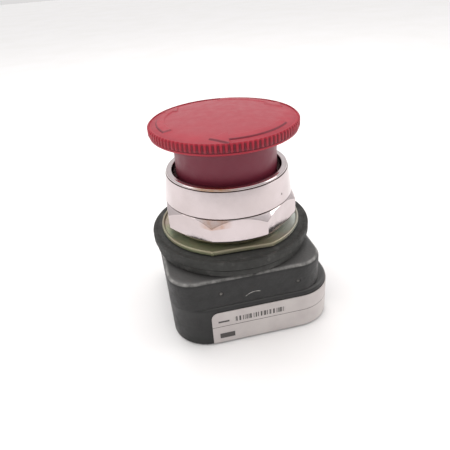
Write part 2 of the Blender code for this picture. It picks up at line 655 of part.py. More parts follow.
def build():
    base_housing()
    rear_cover()
    cover_screws()
    housing_screws()
    contact_insert("contact_insert_front", -1)
    contact_insert("contact_insert_rear", 1)
    guide_pins()
    rating_label()
    operator_body()
    dowel_pins()
    tube("body_seal_ring", 19.3, 18.4, BODY_BOTTOM + 0.05, 14.3, RUBBER, 36)
    for side, word in ((-1, "left"), (1, "right")):
        latch_spring(f"latch_spring_{word}", side)
        latch_plug(f"latch_plug_{word}", side)
        latch_pin(f"latch_pin_{word}", side)
    threaded_bushing()
    flat_disc("spacer_gasket", SPACER_RADIUS, BODY_TOP + GAP, SPACER_TOP, RUBBER)
    flat_disc("panel_gasket", GASKET_RADIUS, SPACER_TOP + GAP, GASKET_TOP, RUBBER)
    trim_washer()
    mounting_ring()
    twist_stop_ring()
    coil("torsion_spring", 8.2, 0.45, 27.6, 31.6, 3.5, STEEL)
    tube("guide_bush", 4.9, SHAFT_RADIUS + 0.08, 32.3, 35.2, BRASS, 24)
    tube("shaft_seal", 7.0, SHAFT_RADIUS + 0.1, BUSHING_TOP + GAP, 37.2, RUBBER, 24)
    tube("spring_seat", 11.6, 7.4, BUSHING_TOP + GAP, 36.4, STEEL, 32)
    coil("return_spring", 9.8, 0.65, 36.8, 56.0, 5.5, STEEL, points=12)
    twist_cam()
    plunger_shaft()
    smooth(rod("cam_cross_pin", 0.95, (-5.2, 0.0, CROSS_PIN_HEIGHT), (5.2, 0.0, CROSS_PIN_HEIGHT),
               STEEL, 12))
    tube("cap_insert", BOSS_BORE - GAP, SHAFT_RADIUS + 0.1, BOSS_BOTTOM + 0.3, 55.3, BRASS, 24)
    mushroom_cap()
    actuator_plate()
    retaining_clip()


build()
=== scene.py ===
import math

import bmesh
import bpy
import numpy as np
from mathutils import Euler, Matrix, Vector


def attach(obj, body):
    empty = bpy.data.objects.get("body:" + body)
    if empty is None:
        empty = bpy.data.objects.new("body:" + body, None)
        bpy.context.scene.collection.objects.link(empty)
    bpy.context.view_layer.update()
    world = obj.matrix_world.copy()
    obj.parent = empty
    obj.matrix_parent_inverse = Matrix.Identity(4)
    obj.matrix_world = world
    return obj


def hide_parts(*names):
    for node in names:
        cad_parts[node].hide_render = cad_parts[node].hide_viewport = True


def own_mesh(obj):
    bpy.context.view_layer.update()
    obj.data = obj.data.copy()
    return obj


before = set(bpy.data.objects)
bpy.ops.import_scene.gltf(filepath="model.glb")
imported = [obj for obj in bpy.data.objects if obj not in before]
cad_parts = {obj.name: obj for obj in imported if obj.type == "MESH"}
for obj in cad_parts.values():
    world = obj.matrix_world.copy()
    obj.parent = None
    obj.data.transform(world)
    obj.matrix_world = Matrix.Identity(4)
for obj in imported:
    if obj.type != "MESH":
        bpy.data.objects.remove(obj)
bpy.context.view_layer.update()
mm = 0.001
scene = bpy.context.scene
print("frame loaded,", len(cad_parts), "solids")


def linear(hexColour):
    parts = [int(hexColour[i:i + 2], 16) / 255 for i in (1, 3, 5)]
    return tuple(p / 12.92 if p <= 0.04045 else ((p + 0.055) / 1.055) ** 2.4 for p in parts) + (1.0,)


def addNode(tree, kind, inputs=None, stops=(), **settings):
    made = tree.nodes.new(kind)
    for name, value in settings.items():
        setattr(made, name, value)
    for name, value in (inputs or {}).items():
        if isinstance(value, bpy.types.NodeSocket):
            tree.links.new(value, made.inputs[name])
        else:
            made.inputs[name].default_value = value
    for i, (place, colour) in enumerate(stops):  # colour ramp stops
        if i >= len(made.color_ramp.elements):
            made.color_ramp.elements.new(place)
        made.color_ramp.elements[i].position = place
        made.color_ramp.elements[i].color = linear(colour)
    return made


def newFinish(name, **shaderInputs):  # comes with the object's own coordinates in millimetres
    finish = bpy.data.materials.new(name)
    finish.use_nodes = True
    tree = finish.node_tree
    shader = tree.nodes["Principled BSDF"]
    for socket, value in shaderInputs.items():
        shader.inputs[socket].default_value = value
    inMetres = addNode(tree, "ShaderNodeTexCoord").outputs["Object"]
    where = addNode(tree, "ShaderNodeVectorMath", {0: inMetres, "Scale": 1 / mm}, operation="SCALE")
    return finish, tree, shader, where.outputs[0]


def grain(tree, where, size, low, high, detail=4.0):  # wanders from low to high in patches of this size
    noise = addNode(tree, "ShaderNodeTexNoise", {"Vector": where, "Scale": 1 / size, "Detail": detail,
                                                 "Roughness": 0.55})
    spread = addNode(tree, "ShaderNodeMapRange", {"Value": noise.outputs["Fac"], "From Min": 0.35,
                                                  "From Max": 0.65, "To Min": low, "To Max": high})
    return spread.outputs["Result"]


def mottled(tree, where, size, stops, detail=4.0):  # the same for a colour
    patches = grain(tree, where, size, 0.0, 1.0, detail)
    return addNode(tree, "ShaderNodeValToRGB", {"Fac": patches}, stops).outputs["Color"]


def spotAt(tree, where, centre, inner, outer):  # 1 within inner mm of a place, 0 beyond outer mm
    gap = addNode(tree, "ShaderNodeVectorMath", {0: where, 1: centre}, operation="DISTANCE").outputs["Value"]
    return addNode(tree, "ShaderNodeMapRange", {"Value": gap, "From Min": outer, "From Max": inner},
                   interpolation_type="SMOOTHSTEP").outputs[0]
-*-
**What is required**
This exercise asks for the lines from the line with "GAP, SPACER_TOP, RUBBER)" to the line with "bpy.data.objects.remove(obj)", both lines included, set down exactly and with nothing else.

**Task solution**
    flat_disc("spacer_gasket", SPACER_RADIUS, BODY_TOP + GAP, SPACER_TOP, RUBBER)
    flat_disc("panel_gasket", GASKET_RADIUS, SPACER_TOP + GAP, GASKET_TOP, RUBBER)
    trim_washer()
    mounting_ring()
    twist_stop_ring()
    coil("torsion_spring", 8.2, 0.45, 27.6, 31.6, 3.5, STEEL)
    tube("guide_bush", 4.9, SHAFT_RADIUS + 0.08, 32.3, 35.2, BRASS, 24)
    tube("shaft_seal", 7.0, SHAFT_RADIUS + 0.1, BUSHING_TOP + GAP, 37.2, RUBBER, 24)
    tube("spring_seat", 11.6, 7.4, BUSHING_TOP + GAP, 36.4, STEEL, 32)
    coil("return_spring", 9.8, 0.65, 36.8, 56.0, 5.5, STEEL, points=12)
    twist_cam()
    plunger_shaft()
    smooth(rod("cam_cross_pin", 0.95, (-5.2, 0.0, CROSS_PIN_HEIGHT), (5.2, 0.0, CROSS_PIN_HEIGHT),
               STEEL, 12))
    tube("cap_insert", BOSS_BORE - GAP, SHAFT_RADIUS + 0.1, BOSS_BOTTOM + 0.3, 55.3, BRASS, 24)
    mushroom_cap()
    actuator_plate()
    retaining_clip()


build()
=== scene.py ===
import math

import bmesh
import bpy
import numpy as np
from mathutils import Euler, Matrix, Vector


def attach(obj, body):
    empty = bpy.data.objects.get("body:" + body)
    if empty is None:
        empty = bpy.data.objects.new("body:" + body, None)
        bpy.context.scene.collection.objects.link(empty)
    bpy.context.view_layer.update()
    world = obj.matrix_world.copy()
    obj.parent = empty
    obj.matrix_parent_inverse = Matrix.Identity(4)
    obj.matrix_world = world
    return obj


def hide_parts(*names):
    for node in names:
        cad_parts[node].hide_render = cad_parts[node].hide_viewport = True


def own_mesh(obj):
    bpy.context.view_layer.update()
    obj.data = obj.data.copy()
    return obj


before = set(bpy.data.objects)
bpy.ops.import_scene.gltf(filepath="model.glb")
imported = [obj for obj in bpy.data.objects if obj not in before]
cad_parts = {obj.name: obj for obj in imported if obj.type == "MESH"}
for obj in cad_parts.values():
    world = obj.matrix_world.copy()
    obj.parent = None
    obj.data.transform(world)
    obj.matrix_world = Matrix.Identity(4)
for obj in imported:
    if obj.type != "MESH":
        bpy.data.objects.remove(obj)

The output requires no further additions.